The latest global figures available from 2013 show global shadow banking assets of $75t and approaching 2007 levels in terms of percentage of GDP. Given the phenomenal increase in activity of late, the current size of the market is likely to be well past pre-crisis highs. Although, it seems somewhat disingenuous to compare, since its shape is vastly different. The most notorious versions of shadow banking – off-balance-sheet vehicles – have now been pretty much regulated out. Regulators have effectively nudged or pushed (depending on your perspective) all manner of riskier lending away from banks. All of which and more has been picked up by a vast array of other providers, from money market funds to finance companies, real estate investment trusts and online peer-to-peer lenders.
It begs the question, where would the recovery be without them? And, whilst there are increasing calls for regulation, there is also an acceptance that shadow banks are now a vital part of the lending environment. This raises difficult questions and inevitable lobbing for not more, but less control. For example in the US, where there are attempts to provide tax breaks and looser leverage regulation for Business Development Companies (BDCs). The growth of the BDC loan market – tripling in the last three years – has attracted banks, also blurring the lines. Goldman Sachs, Credit Suisse and Morgan Stanley have all recently launched their own BDCs.
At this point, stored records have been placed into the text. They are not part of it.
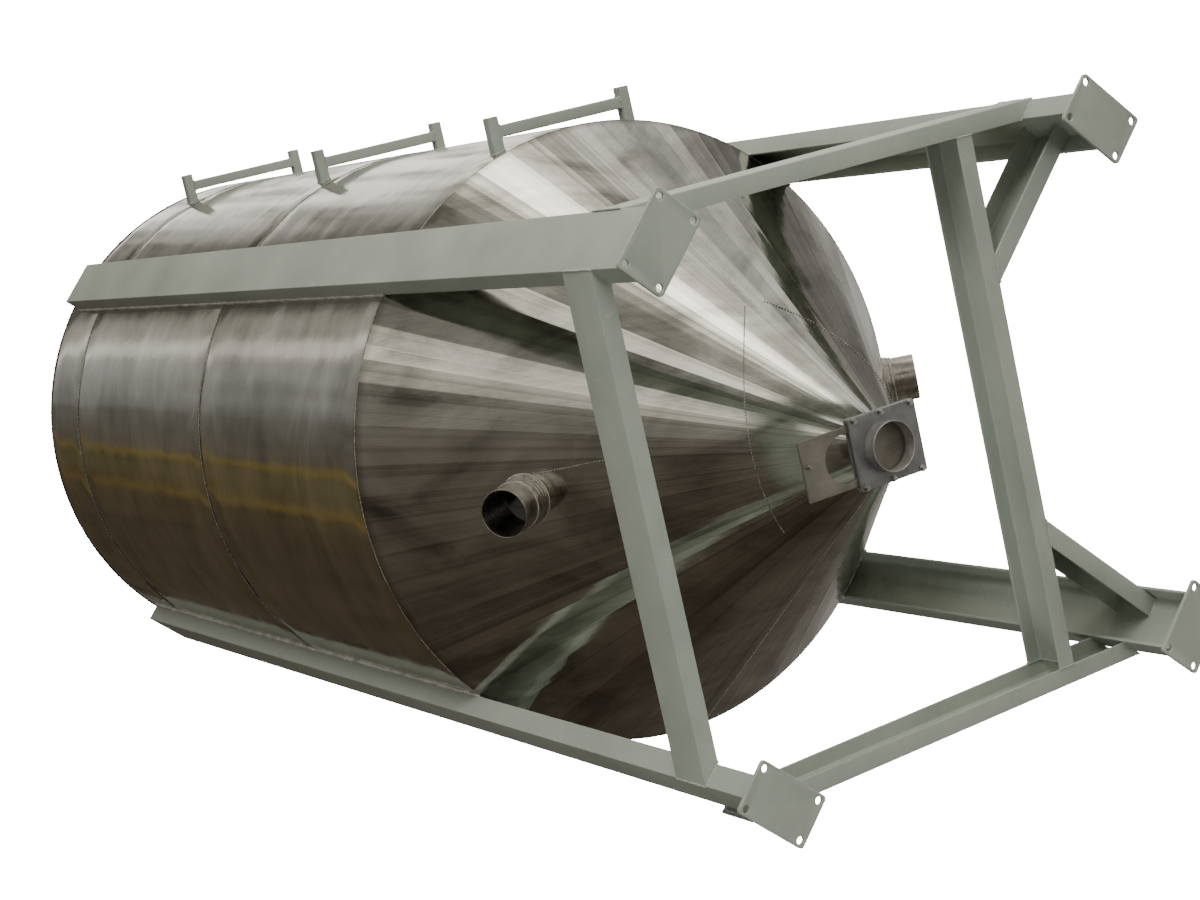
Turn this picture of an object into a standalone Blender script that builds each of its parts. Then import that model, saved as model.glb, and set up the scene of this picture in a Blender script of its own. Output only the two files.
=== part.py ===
"""A storage silo: a stainless steel shell with a cone bottom, held in a painted frame of steel channels.

Run with: blender --background --python part.py
Metres, +Z up. The silo's axis is the Z axis and the undersides of the four foot plates lie at Z = 0.
The front is the -Y side, with legs A (+X -Y) and B (-X -Y); the back legs are C (+X +Y) and D (-X +Y).
Pieces that touch on the real silo keep a gap of a few tenths of a millimetre.
"""

import math

import bmesh
import bpy
from mathutils import Matrix, Vector

# Gap between pieces that touch
GAP = 0.0003

# Round shell, measured on its outer face
SHELL_RADIUS = 1.100
SHELL_WALL = 0.003
SHELL_STEPS = 64
CONE_TOP_Z = 1.736
COURSE_SEAM_LOW_Z = 3.201
COURSE_SEAM_HIGH_Z = 4.725
SHELL_TOP_Z = 5.128

# Cone bottom and the outlet bore under it
CONE_WALL = 0.004
OUTLET_RADIUS = 0.0745

# Roof: a low cone closed by a round crown plate
ROOF_SLOPE = math.radians(15)
ROOF_WALL = 0.003
ROOF_HOLE_RADIUS = 0.230
CROWN_RADIUS = 0.260
CROWN_THICKNESS = 0.006
CROWN_LIFT = 0.010

# Legs: channels with the web outwards
LEG_DEPTH = 0.198
LEG_FLANGE = 0.073
LEG_WEB_THICKNESS = 0.007
LEG_FLANGE_THICKNESS = 0.010
LEG_WEB_DISTANCE = 1.1697
LEG_TOP_Z = 5.011

# Foot plates, flat on the floor
PLATE_THICKNESS = 0.012
PLATE_LENGTH = 0.253
PLATE_WIDTH = 0.165
PLATE_CENTRE_DISTANCE = 1.136
PLATE_CORNER_RADIUS = 0.012
PLATE_HOLE_RADIUS = 0.012
PLATE_HOLE_INSET = 0.0205
PLATE_HOLE_STEPS = 24
PLATE_CORNER_STEPS = 4

# Braces between the legs: channels with the web outwards
BRACE_DEPTH = 0.160
BRACE_FLANGE = 0.058
BRACE_WEB_THICKNESS = 0.0065
BRACE_FLANGE_THICKNESS = 0.009
BRACE_BOTTOM_Z = 0.237
FRONT_BRACE_DISTANCE = 0.898
RIGHT_BRACE_DISTANCE = 0.899
LEFT_BRACE_DISTANCE = 0.911
BACK_BRACE_Y = 0.500
KNEE_FLANGE = 0.062
KNEE_WEB_OFFSET = 0.086

# Stand-off brackets for a ladder, on the +X side
BRACKET_HEIGHTS = {"top": 4.794, "middle": 3.291, "lower": 1.7885}
BRACKET_TUBE_SIZE = 0.042
BRACKET_TUBE_WALL = 0.003
BRACKET_POST_END_X = 1.189
BRACKET_POST_Y = {"front": -0.262, "back": 0.275}
BRACKET_BAR_LOW_X = 1.114

# Nozzles: short pipes square to the cone
NOZZLE_AZIMUTHS = {"front": math.radians(-90.5), "back": math.radians(90.9)}
NOZZLE_Z = 1.246
NOZZLE_RADIUS = 0.0793
NOZZLE_WALL = 0.003
NOZZLE_OUT = {"front": 0.161, "back": 0.1025}
NOZZLE_IN = 0.020
COLLAR_FOOT_RADIUS = 0.0865
COLLAR_FOOT_LENGTH = 0.008
COLLAR_RADIUS = 0.0835
COLLAR_LENGTH = {"front": 0.072, "back": 0.022}
NOZZLE_STEPS = 40

# Slide gate: two flange plates with the blade between them
GATE_SIZE_X = 0.224
GATE_FRONT_Y = -0.120
GATE_BACK_Y = 0.135
GATE_PLATE_THICKNESS = 0.008
GATE_BOTTOM_Z = 0.2953
GATE_SLOT = 0.0089
PACKER_WIDTH = 0.013
BLADE_THICKNESS = 0.006
BLADE_WIDTH = 0.188
BLADE_FRONT_Y = -0.305
BLADE_BACK_Y = 0.105
BLADE_HOLE_Y = -0.147
BLADE_PIN_X = 0.012
BLADE_PIN_Y = -0.283
PIN_RADIUS = 0.006
PIN_LENGTH = 0.014
PIN_STEPS = 16
SPOUT_RADIUS = 0.0765
SPOUT_BOTTOM_Z = 0.253
SPOUT_RIM_RADIUS = 0.0785
SPOUT_RIM_LENGTH = 0.006
BORE_STEPS = 40

# Larger than any piece, for cutters, and how far a cutter runs past the piece it cuts
FAR = 3.0
PAST = 0.05

LEG_AZIMUTHS = {
    "a": math.radians(-45),
    "b": math.radians(-135),
    "c": math.radians(45),
    "d": math.radians(135),
}

# The cone stands on the gate's upper flange, and widens by CONE_SPREAD for each unit of height
CONE_FOOT_Z = GATE_BOTTOM_Z + 2 * GATE_PLATE_THICKNESS + GATE_SLOT + GAP
CONE_SPREAD = (SHELL_RADIUS - OUTLET_RADIUS - CONE_WALL) / (CONE_TOP_Z - CONE_FOOT_Z)


def clear_scene():
    for obj in list(bpy.data.objects):
        bpy.data.objects.remove(obj, do_unlink=True)


def make_collection(name):
    collection = bpy.data.collections.new(name)
    bpy.context.scene.collection.children.link(collection)
    return collection


def make_material(name, colour, roughness, metallic):
    material = bpy.data.materials.new(name)
    material.use_nodes = True
    shader = material.node_tree.nodes["Principled BSDF"]
    shader.inputs["Base Color"].default_value = (*colour, 1.0)
    shader.inputs["Roughness"].default_value = roughness
    shader.inputs["Metallic"].default_value = metallic
    return material


clear_scene()
PARTS = make_collection("storage_silo")
CUTTERS = make_collection("cutters")
STAINLESS = make_material("brushed_stainless", (0.42, 0.40, 0.37), 0.32, 1.0)
PAINT = make_material("grey_green_paint", (0.42, 0.46, 0.41), 0.45, 0.0)
PLATE_STEEL = make_material("dull_steel_plate", (0.28, 0.29, 0.29), 0.50, 1.0)
PIN_STEEL = make_material("bright_steel", (0.60, 0.60, 0.58), 0.30, 1.0)


def add_object(name, mesh, material, collection=None):
    obj = bpy.data.objects.new(name, mesh)
    (collection or PARTS).objects.link(obj)
    if material:
        mesh.materials.append(material)
    return obj


def mesh_from(name, build):
    """A mesh named name, filled by build(bm)."""
    bm = bmesh.new()
    build(bm)
    mesh = bpy.data.meshes.new(name)
    bm.to_mesh(mesh)
    bm.free()
    return mesh


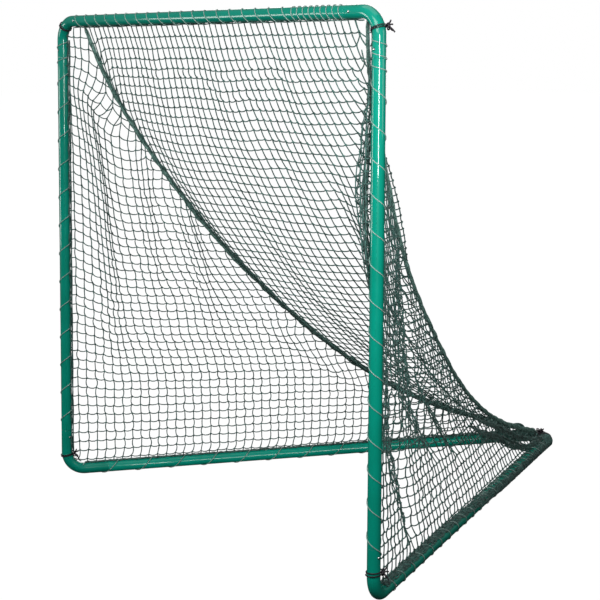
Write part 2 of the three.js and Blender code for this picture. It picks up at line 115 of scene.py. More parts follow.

Inexorably we also now have calls for a loosening of bank regulation, to allow traditional lenders to compete. Recent research from Goldman predicted that non-traditional lenders could eat into $11b worth of the $150b in annual profits across the US banking system in coming years.
And whilst this goes on, global debt has grown by $57t and no major economy has decreased its debt-to-GDP ratio since 2007. History doesn’t always repeat, but occasionally it rhymes.